A 21-year JAMA analysis ties an intensive two-year diet and exercise program to a sustained 21% lower chance of developing two or more chronic diseases.

Overview

  • The JAMA report, published June 16, 2026, analyzed Medicare claims for 1,173 participants from the Diabetes Prevention Program and found a 21% lower risk of multimorbidity for those randomized to the lifestyle intervention (hazard ratio 0.79).
  • Metformin, given at 850 mg twice daily in the original trial, did not significantly reduce multimorbidity versus placebo over 21 years (hazard ratio 0.91, 95% CI 0.78–1.07).
  • More than 80% of participants developed at least two chronic conditions by 2021, with final rates of 82% in the lifestyle arm, 85% with metformin, and 87% for placebo, and the study counted common conditions such as hypertension, heart disease, cancer, dementia, chronic kidney disease, depression, and diabetes.

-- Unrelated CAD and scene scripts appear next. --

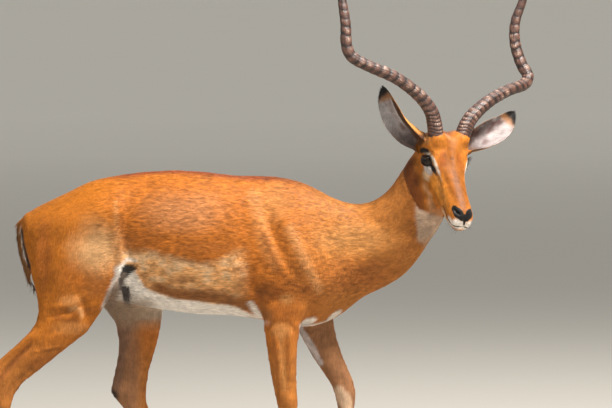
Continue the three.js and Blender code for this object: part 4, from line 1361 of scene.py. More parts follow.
@dataclass
class Skin:
    """One closed skin through the flesh, lying inside it by the depth of the coat."""

    points: Array = unset(3)
    triangles: Array = unset(3)
    normals: Array = unset(3)
    region: Array = unset()
    lie: Array = unset(3)
    colour: Array = unset(3)
    map: Array = unset(2)
    shag: Array = unset()

    def blank(self) -> Object:
        """Joins the flesh nodes and remeshes them into one surface."""
        solids = [name for name in FLESH if not name.startswith("ear")] + ["eye_right", "eye_left"]
        copies = [node_copy(name, FLESH_GROWTH) for name in solids]
        for base in HORN_PLUGS:
            deselect()
            bpy.ops.mesh.primitive_ico_sphere_add(
                subdivisions=3, radius=HORN_PLUG, location=tuple(to_frame(base)))
            plug = bpy.context.object
            plug.data.transform(plug.matrix_world)
            plug.matrix_world.identity()
            copies.append(plug)
        activate(copies[0])
        for thing in copies:
            thing.select_set(True)
        bpy.ops.object.join()
        body = bpy.context.object
        body.name = "skin"
        apply_modifier(body, "REMESH", mode="VOXEL", voxel_size=VOXEL)
        return body

    def soften(self, body: Object) -> None:
        """Rounds off the facets, most where the body is broad, and moves in by the coat."""
        points = points_of(body.data)
        p = to_design(points)
        limb = ramp(600, 470, p[:, 2])
        face = head_share(p)
        tail = ramp(-465, -480, p[:, 0]) * (p[:, 2] > 580)
        share = 0.5 - 0.36 * np.clip(limb + 0.75 * face + tail, 0, 1)
        edges = edges_of(body.data)
        points = relax(points, edges, share, 22)
        normals = vertex_normals(points, triangles_of(body.data))
        depth = BODY_DEPTH - (BODY_DEPTH - FACE_DEPTH) * np.clip(limb * 0.9 + face + tail, 0, 1)
        loss = LIMB_LOSS * limb + FACE_LOSS * face
        set_points(body.data, points - normals * ((depth - loss) / 1000.0)[:, None])

    def refine(self, body: Object) -> None:
        """Divides the faces of the head, and again those of the eyes, nose and mouth."""
        for choose in (self.on_head, self.on_detail):
            shape = bmesh.new()
            shape.from_mesh(body.data)
            shape.verts.ensure_lookup_table()
            chosen = choose(to_design(np.array([v.co for v in shape.verts])))
            edges = [e for e in shape.edges if chosen[e.verts[0].index] and chosen[e.verts[1].index]]
            bmesh.ops.subdivide_edges(shape, edges=edges, cuts=1, use_grid_fill=True)
            bmesh.ops.triangulate(shape, faces=[f for f in shape.faces if len(f.verts) > 4])
            shape.to_mesh(body.data)
            shape.free()
            points = points_of(body.data)
            share = 0.45 * choose(to_design(points))
            set_points(body.data, relax(points, edges_of(body.data), share, 3))

    @staticmethod
    def on_head(p: Array) -> Array:
        """Whether design points lie where the skin has finer cells."""
        return near_head(p, FINE_START)

    @staticmethod
    def on_detail(p: Array) -> Array:
        """Whether design points lie where it has its finest cells."""
        place = head_place(p)
        ball = HEAD_CENTRE + np.outer(np.sign(place[:, 2]) * (EYE_SPREAD + 5), HEAD_LEFT)
        eye = np.linalg.norm(p - ball, axis=1) < LID_ZONE
        return near_head(p, FINE_START) & (eye | (place[:, 0] > NOSE_START))

    def add_ears(self, body: Object) -> None:
        """Unites the ears with the skin."""
        for ear in EARS:
            points, faces = ear.shell()
            shell = new_mesh(ear.name + "_shell", to_frame(points), faces)
            triangulate(shell.data)
            apply_modifier(body, "BOOLEAN", operation="UNION", solver="MANIFOLD", object=shell)
            bpy.data.objects.remove(shell)

    def sculpt(self) -> None:
        """Adds the muscles, folds, nostrils, lips and lids."""
        p = to_design(self.points)
        n = self.normals
        on_head = near_head(p, HEAD_START)
        push = np.zeros(len(p))
        sideways = ramp(0.15, 0.5, n[:, 1] * np.sign(p[:, 1]))
        reach = np.linalg.norm(p - HEAD_MIDDLE, axis=1)
        off_head = 1.0 - ramp(-125, -82, head_place(p)[:, 0]) * ramp(240, 192, reach)
        for fold in BODY_FOLDS:
            where = ~on_head if fold.side == 0 else ~on_head & (np.sign(p[:, 1]) == fold.side)
            push[where] += fold.push(p[where][:, (0, 2)]) * (sideways * off_head)[where]
        face = face_place(p)
        for fold in FACE_FOLDS:
            push[on_head] += fold.push(face[on_head])
        p = p + n * push[:, None]
        for horn in HORN_ROOTS:
            root, tip = (np.asarray(end, float) for end in horn)
            axis = unit(tip - root)
            away = p - root - np.outer((p - root) @ axis, axis)
            reach = np.linalg.norm(away, axis=1)
            collar = ramp(46, 24, reach) * ramp(70, 40, np.abs((p - root) @ axis - 20))
            p = p + axis * (HORN_COLLAR * collar * on_head)[:, None]
        for lids in LIDS:
            p = lids.shape(p)
        self.points = to_frame(p)

    def find_regions(self) -> None:
        """Finds the flesh node that each vertex belongs to."""
        corners, polygons, owner = [], [], []
        for index, name in enumerate(FLESH):
            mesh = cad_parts[name].data
            triangles = triangles_of(mesh)
            polygons.append(triangles + sum(len(c) for c in corners))
            corners.append(points_of(mesh))
            owner += [index] * len(triangles)
        tree = BVHTree.FromPolygons(
            [Vector(c) for c in np.concatenate(corners)], np.concatenate(polygons).tolist())
        self.region = np.array([owner[tree.find_nearest(Vector(p))[2]] for p in self.points])

    def find_lie(self, edges: Array) -> None:
        """Works out the way the coat lies at each vertex."""
        p = to_design(self.points)
        names = np.array(FLESH)[self.region]
        lie = np.tile(np.array((-1.0, 0.0, -0.22)), (len(p), 1))
        haunch = ramp(-210, -380, p[:, 0])[:, None]
        lie = lie * (1 - haunch) + np.array((-0.5, 0.0, -0.9)) * haunch
        shoulder = (ramp(120, 220, p[:, 0]) * ramp(760, 640, p[:, 2]))[:, None]
        lie = lie * (1 - shoulder) + np.array((-0.35, 0.0, -1.0)) * shoulder
        lie[names == "neck"] = (-0.80, 0.10, -0.62)
        lie[np.char.find(names, "leg") >= 0] = (-0.14, 0.0, -1.0)
        lie[names == "tail"] = (0.0, 0.0, -1.0)
        head = names == "head"
        lie[head] = -HEAD_ALONG + 0.0015 * head_place(p)[head, 2:3] * HEAD_LEFT
        lie = unit(relax(unit(lie), edges, 0.6, 60))
        for ear in EARS:
            lie[names == ear.name] = ear.axis()
        self.lie = lay_flat(unit(relax(lie, edges, 0.5, 4)), self.normals)

    def find_map(self) -> None:
        """Unwraps each region round its own axis into its own cell of the map."""
        p = to_design(self.points)
        self.map = np.zeros((len(p), 2))
        axes = {"trunk": (1, 0, 0), "neck": (0.80, -0.1, 0.6), "head": HEAD_ALONG}
        for index, name in enumerate(FLESH):
            chosen = self.region == index
            if not chosen.any():
                continue
            q = p[chosen]
            axis = unit(np.asarray(axes.get(name, (0.05, 0.0, 1.0)), float))
            across = unit(np.cross(axis, (0.0, 1.0, 0.02)))
            other = np.cross(axis, across)
            along = q @ axis
            rise = (along - along.min()) / (np.ptp(along) + 1e-6)
            band = np.clip((rise * MAP_BANDS).astype(int), 0, MAP_BANDS - 1)
            count = np.maximum(np.bincount(band, minlength=MAP_BANDS), 1)
            middle = np.stack(
                [np.bincount(band, q @ d, MAP_BANDS) / count for d in (across, other)], axis=1)
            around = np.arctan2(q @ other - middle[band, 1], q @ across - middle[band, 0])
            cell = np.array((index % MAP_COLUMNS, index // MAP_COLUMNS)) / MAP_COLUMNS
            share = np.stack((around / (2 * math.pi) + 0.5, rise), axis=1)
            self.map[chosen] = cell + (0.03 + 0.94 * share) / MAP_COLUMNS

    def build(self, finish: Material) -> Object:
        """Makes the skin object with its colours and map."""
        body = self.blank()
        self.soften(body)
        self.refine(body)
        self.add_ears(body)
        triangulate(body.data)
        self.points = points_of(body.data)
        self.triangles = triangles_of(body.data)
        edges = edges_of(body.data)
        self.join_ear_roots(edges)
        self.normals = vertex_normals(self.points, self.triangles)
        self.find_regions()
        self.sculpt()
        place = head_place(to_design(self.points))
        eased = 0.25 * ((place[:, 0] > HEAD_START) & belongs(self.region, "head"))
        self.points = relax(self.points, edges, eased, 1)
        self.normals = vertex_normals(self.points, self.triangles)
        self.find_lie(edges)
        p = to_design(self.points)
        self.colour = Markings().paint(p, self.normals, self.region)
        for lids in LIDS:
            blend_in(self.colour, BLACK, lids.rim_mask(p))
        self.find_map()
        set_points(body.data, self.points)
        body.data.polygons.foreach_set("use_smooth", [True] * len(body.data.polygons))
        self.shag = self.roughness_of(p)
        set_coat(body.data, self.colour, self.upright(self.lie), self.shag)
        set_map(body.data, self.map)
        dress(body, finish)
        log.info("skin: %d triangles", len(self.triangles))
        return body

    def join_ear_roots(self, edges: Array) -> None:
        """Smooths the skin where the ears leave the head."""
        p = to_design(self.points)
        share = np.zeros(len(p))
        for ear in EARS:
            root = np.asarray(ear.line[0], float) * 0.75 + np.asarray(ear.line[1], float) * 0.25
            share = np.maximum(share, 0.5 * ramp(46, 22, np.linalg.norm(p - root, axis=1)))
        self.points = relax(self.points, edges, share, 5)

    def roughness_of(self, p: Array) -> Array:
        """How shaggy the coat is, from 0 on the face and legs to 1 on the sides of the trunk."""
        body = belongs(self.region, "trunk", "neck")
        sides = ramp(540, 600, p[:, 2]) * ramp(-330, -200, p[:, 0])
        return body * (0.25 + 0.75 * sides * ramp(560, 420, p[:, 0]))

    @staticmethod
    def upright(lie: Array) -> Array:
        """How far the coat hangs rather than lies level, from 0 to 1."""
        return ramp(0.45, 0.8, np.abs(lie[:, 2]))


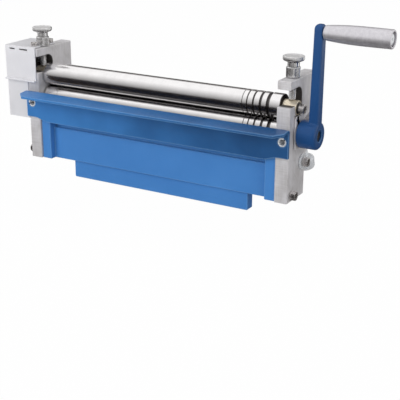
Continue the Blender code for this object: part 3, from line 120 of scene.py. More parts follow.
class Nodes:
    """The node tree of a material or of the room."""

    def __init__(self, holder):
        holder.use_nodes = True
        self.tree = holder.node_tree

    def put(self, socket, value):
        """A value set on a socket, or another node's output linked to it."""
        if isinstance(value, Shade):
            self.tree.links.new(value.socket, socket)
        else:
            socket.default_value = value

    def node(self, kind, settings=None, values=None, output=0):
        """Any node: its settings first, then the values or links of its sockets."""
        made = self.tree.nodes.new("ShaderNode" + kind)
        for name, value in (settings or {}).items():
            setattr(made, name, value)
        for name, value in (values or {}).items():
            self.put(made.inputs[name], value)
        return Shade(self, made.outputs[output])

    def between(self, value, low, high, out_low=0.0, out_high=1.0):
        """A value spread from one span onto another, eased and held at the ends."""
        return self.node("MapRange", {"interpolation_type": "SMOOTHSTEP"},
                         {0: value, 1: low, 2: high, 3: out_low, 4: out_high})

    def height_share(self, full, clear):
        """One up to a height, zero from another, straight between them."""
        height = self.node("SeparateXYZ", None, {0: self.node("TexCoord", output="Object")}, 2)
        return self.node("MapRange", None, {0: height, 1: full, 2: clear, 3: 1, 4: 0})

    def seen(self):
        """One for rays from the camera, off metal and through glass, zero for the rest."""
        camera_ray, glossy_ray, transmission_ray = [
            self.node("LightPath", output=f"Is {kind} Ray")
            for kind in ("Camera", "Glossy", "Transmission")]
        either = camera_ray.maths("MAXIMUM", camera_ray, glossy_ray)
        return either.maths("MAXIMUM", either, transmission_ray)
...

  • Progression to diabetes raised the risk of later multimorbidity by about 33% regardless of original treatment, underscoring how developing diabetes accelerates clustering of other chronic illnesses.
  • Authors and editorialists note key caveats—the analysis used a Medicare subset that may not represent all people with prediabetes and adherence to metformin waned—and say the findings support investing in lifestyle programs while further studying whether newer weight-loss drugs change long-term multimorbidity and health spending.